Result: Production-ready margin analysis tool delivered in 2 weeks instead of 6 months.

Implementation Guidelines¶

For Data Scientists¶

Start Simple: Focus on core functionality, not perfect UI
Validate Early: Get user feedback within first week
Document Decisions: Track what works and what doesn't
Think in Phases: Build for current phase, not future complexity

For Engineering Teams¶

Provide Infrastructure: Maintain Railway templates and Supabase schemas
Create Guardrails: Define security and data access patterns
Review Graduations: Ensure Phase 3 transitions are justified
Support, Don't Control: Enable data scientist independence

For Product Managers¶

Embrace Experimentation: Encourage rapid prototyping cycles
Measure Value: Define clear success metrics for each phase
Resist Gold-Plating: Not every tool needs enterprise UI
Plan Resources: Phase 3 projects require dedicated engineering time

Success Metrics¶

Phase 1 Success: - Time from idea to working prototype < 2 weeks - User feedback collected within first month - Clear value proposition identified

Phase 2 Success:
- Daily active users > 5 - Uptime > 99% - User satisfaction > ⅘ - Maintenance overhead < 2 hours/week

Phase 3 Success: - Seamless integration with existing workflows - Enterprise-grade security and performance - Positive ROI within 6 months of integration

Conclusion¶

Our three-phase evolution strategy transforms data science from a research function into a product delivery engine. By embracing progressive maturity over traditional enterprise architecture, we deliver business value faster while maintaining production quality.

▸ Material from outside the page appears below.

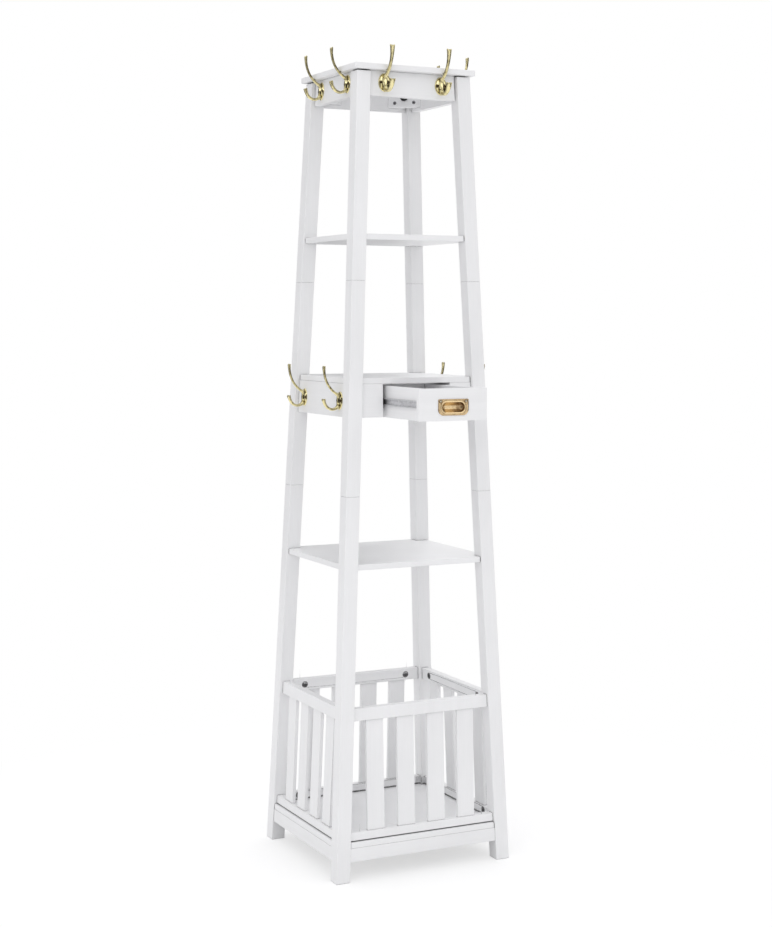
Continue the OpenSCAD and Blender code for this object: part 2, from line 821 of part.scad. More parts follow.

The key insight is simple: not everything needs to be enterprise-grade from day one. By allowing natural evolution from prototype to production to platform, we optimize for the most important metric - time to business value.

This approach has enabled our data science team to deliver production software at startup velocity while maintaining enterprise reliability. Most importantly, it keeps data scientists focused on solving business problems, not wrestling with deployment complexity.